I’ve mentioned one Mahler song already. Of the remainder ‘Ablösung im Sommer’ will be familiar to anyone who knows the Third Symphony for this song furnished the thematic material for the third movement of the symphony. In ‘Nicht Wiedersehen!’, which is placed eighth on the disc, Mahler plumbs greater emotional depths than anything we’ve heard previously in this recital. Like several other of his Wunderhorn settings it’s concerned with death and a vein of tragic melancholy courses through this song. ‘Ich ging mit Lust’ offers an excellent example of Hampson’s superb technique on quiet high notes. This is an innocent, gentle song and it’s exquisitely done here. ‘Zu Strassburg auf der Schanz’’ finds Mahler once again exploring two of his favourite Wunderhorn themes, soldiering and death. Hampson puts across the drama of the song very convincingly and the sadness and pathos of the concluding stanza is particularly well conveyed.

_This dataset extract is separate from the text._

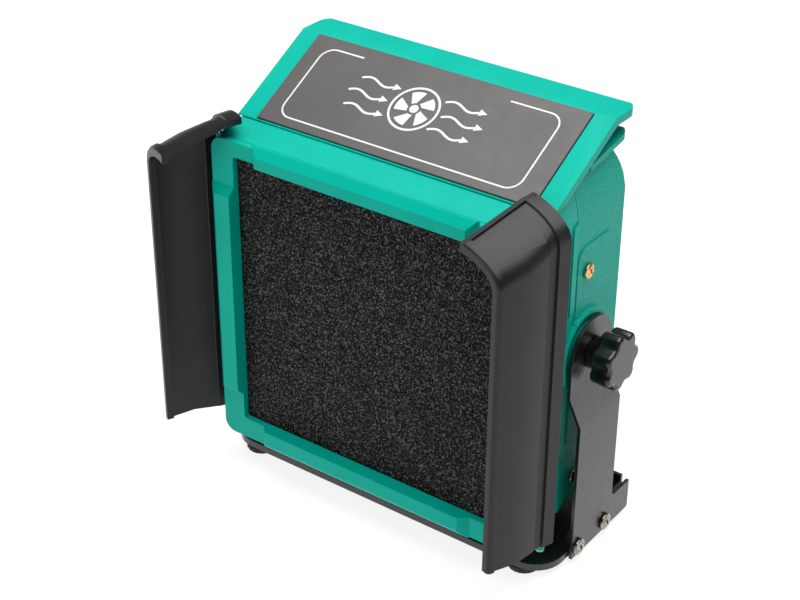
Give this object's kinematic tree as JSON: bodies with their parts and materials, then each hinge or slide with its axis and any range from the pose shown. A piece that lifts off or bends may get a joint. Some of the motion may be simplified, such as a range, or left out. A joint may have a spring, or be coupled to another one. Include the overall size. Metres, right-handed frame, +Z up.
{
  "type": "solder fume extractor",
  "caption": "Benchtop solder fume extractor: tilting two-shell housing with foam filter and axial fan, hinged side wings and a bent-sheet bracket with clamp knobs.",
  "frame": {"origin": "middle of the footprint of the whole part at rest, on the surface under the feet", "axes": "+X to the right across the filter, +Y from the filter face to the back, +Z up"},
  "size_m": [0.2574, 0.1354, 0.2487],
  "materials": {
    "teal_plastic": "satin moulded ABS with a fine spark texture",
    "wing_plastic": "satin moulded ABS",
    "black_plastic": "semi-gloss",
    "black_steel": "satin powder coat",
    "label_film": "satin printed panel",
    "foam": "open-cell activated-carbon foam",
    "nickel_steel": "nickel plate",
    "copper_steel": "yellow-zinc plate",
    "brass": "machined",
    "stator_steel": "laminated",
    "rubber": "matt"
  },
  "bodies": {
    "bracket": {"base_plate": "black_steel", "arm_left": "black_steel", "foot_front_left": "rubber", "base_screw_front_left": "nickel_steel", "foot_rear_left": "rubber", "base_screw_rear_left": "nickel_steel", "arm_right": "black_steel", "foot_front_right": "rubber", "base_screw_front_right": "nickel_steel", "foot_rear_right": "rubber", "base_screw_rear_right": "nickel_steel"},
    "housing": {"front_shell": "teal_plastic", "rear_shell": "teal_plastic", "top_cover": "teal_plastic", "filter_frame": "teal_plastic", "label_panel": "label_film", "foam_filter": "foam", "filter_grille": "black_plastic", "fan_frame": "black_plastic", "fan_stator": "stator_steel", "fan_bearing_front": "nickel_steel", "fan_bearing_rear": "nickel_steel", "power_inlet": "black_plastic", "switch_body": "black_plastic", "pivot_insert_left": "brass", "friction_washer_left": "rubber", "case_screw_upper_left": "copper_steel", "hinge_pin_upper_left": "nickel_steel", "case_screw_lower_left": "copper_steel", "hinge_pin_lower_left": "nickel_steel", "pivot_insert_right": "brass", "friction_washer_right": "rubber", "case_screw_upper_right": "copper_steel", "hinge_pin_upper_right": "nickel_steel", "case_screw_lower_right": "copper_steel", "hinge_pin_lower_right": "nickel_steel", "fan_screw_1": "nickel_steel", "fan_screw_2": "nickel_steel", "fan_screw_3": "nickel_steel", "fan_screw_4": "nickel_steel", "inlet_pin_line": "nickel_steel", "inlet_pin_earth": "nickel_steel", "inlet_pin_neutral": "nickel_steel"},
    "wing_left": {"wing_left": "wing_plastic"},
    "wing_right": {"wing_right": "wing_plastic"},
    "fan": {"fan_rotor": "black_plastic", "fan_shaft": "nickel_steel"},
    "rocker": {"switch_rocker": "black_plastic"},
    "knob_left": {"knob_left": "black_plastic", "knob_stud_left": "nickel_steel"},
    "knob_right": {"knob_right": "black_plastic", "knob_stud_right": "nickel_steel"}
  },
  "joints": [
    {"name": "housing_tilt", "type": "hinge", "parent": "bracket", "child": "housing", "pos_m": [0.00345, 0.02375, 0.1242], "axis": [1, 0, 0], "range_deg": [-90, 8]},
    {"name": "wing_left_swing", "type": "hinge", "parent": "housing", "child": "wing_left", "pos_m": [-0.10405, -0.02025, 0.1242], "axis": [0, 0, 1], "range_deg": [-59, 46]},
    {"name": "wing_right_swing", "type": "hinge", "parent": "housing", "child": "wing_right", "pos_m": [0.11095, -0.02025, 0.1242], "axis": [0, 0, 1], "range_deg": [0, 105]},
    {"name": "fan_spin", "type": "hinge", "parent": "housing", "child": "fan", "pos_m": [0.00345, 0.02375, 0.1242], "axis": [0, 1, 0], "continuous": true},
    {"name": "switch_rock", "type": "hinge", "parent": "housing", "child": "rocker", "pos_m": [-0.02255, 0.05975, 0.0442], "axis": [0, 0, 1], "range_deg": [-18, 0]},
    {"name": "knob_left_turn", "type": "hinge", "parent": "bracket", "child": "knob_left", "pos_m": [0.00345, 0.02375, 0.1242], "axis": [1, 0, 0], "range_deg": [0, 360]},
    {"name": "knob_right_turn", "type": "hinge", "parent": "bracket", "child": "knob_right", "pos_m": [0.00345, 0.02375, 0.1242], "axis": [1, 0, 0], "range_deg": [-360, 0]}
  ]
}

This is another very fine disc from Thomas Hampson and Geoffrey Parsons. Theirs is a true creative partnership and the insightful playing of Parsons consistently gives great pleasure. Hampson is in sovereign voice throughout and it would take far more space than is available here to list examples of his subtleties and refinements. The listener can just revel in the sound of an intelligent singer at the height of his very considerable powers.

Warner Classics provide decent documentation. The notes don’t tell us as much about the individual songs as I’d like but the full texts are supplied in English, French and German. Happily the excellent performances are reported in sound that’s worthy of them.